Par ailleurs, le gouvernement de Netanyahu est en délicatesse avec les États-Unis et l’administration Biden, qui critiquent les pressions et actions du gouvernement en Cisjordanie, tandis qu’Israël s’inquiète de la conclusion d’un accord nucléaire provisoire entre l’Iran et les États-Unis.
A l’occasion d’un discours donné cette semaine, le chef du Hezbollah, Hassan Nasrallah, s’est réjoui qu’Israël soit « en voie de disparition », en raison des manifestations chaotiques.

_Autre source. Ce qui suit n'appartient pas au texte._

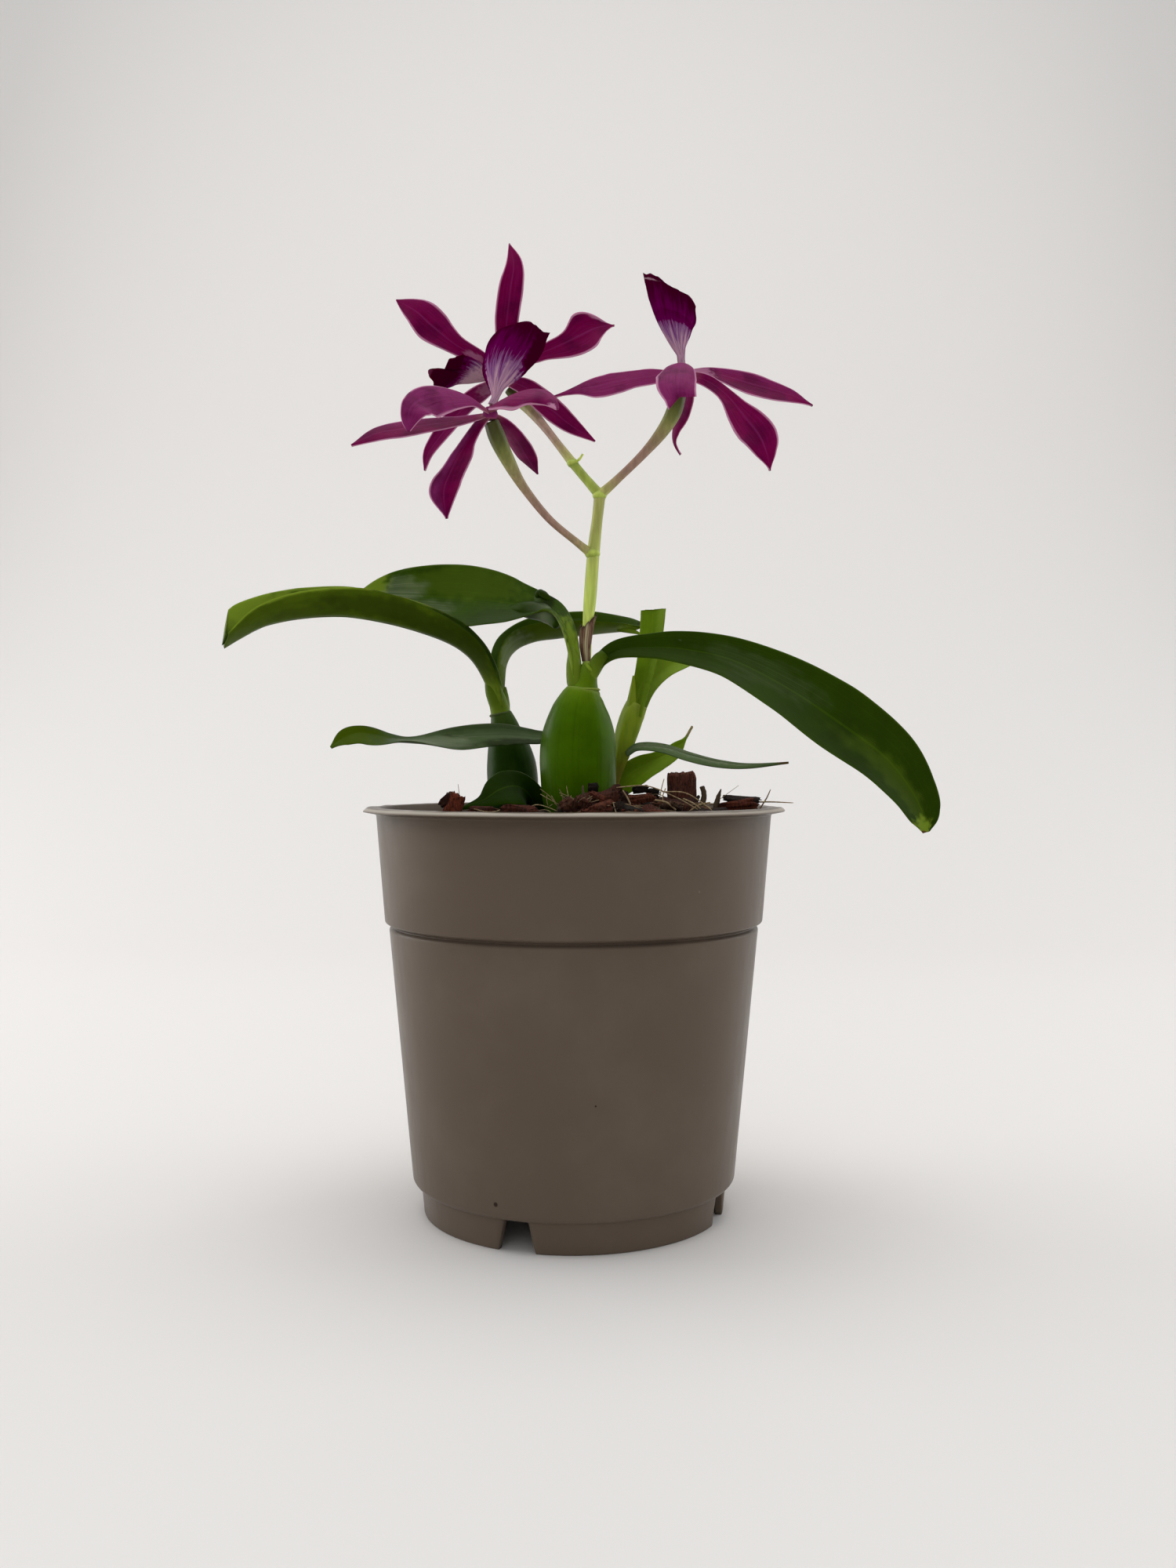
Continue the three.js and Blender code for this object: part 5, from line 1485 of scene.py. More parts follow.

« Israël était autrefois considéré comme une puissance régionale imbattable. Les pays de la région prenaient la menace qu’elle représentait comme un fait établi », a déclaré Nasrallah, ajoutant que « sa conscience et sa confiance en soi s’étaient détériorées, comme en témoigne la crise qu’elle traverse aujourd’hui ».

Les tensions à la frontière entre Israël et le Liban sont récemment montées d’un cran après que le Hezbollah a installé des tentes sur ce que les organisations internationales considèrent faire partie du territoire israélien, à proximité de la barrière frontalière.
Israël tente depuis début juin de retirer deux tentes placées par le Hezbollah dans la zone contestée du mont Dov, également connue sous le nom de Fermes de Chebaa. Une tente a été retirée suite à l’envoi par Israël d’un message au Hezbollah le menaçant d’une confrontation armée s’il ne retirait pas l’avant-poste.
Mais il y a deux semaines, Nasrallah a fait savoir que la tente restante ne bougerait pas, agitant la menace d’une attaque si Israël faisait mine de vouloir la retirer.
La zone du mont Dov, où les tentes ont été installées, également connue sous le nom de fermes de Chebaa, a été prise à la Syrie par Israël pendant la guerre des Six Jours, en 1967, puis annexée avec les hauteurs du Golan et le village de Ghajar.
Le gouvernement libanais revendique cette région.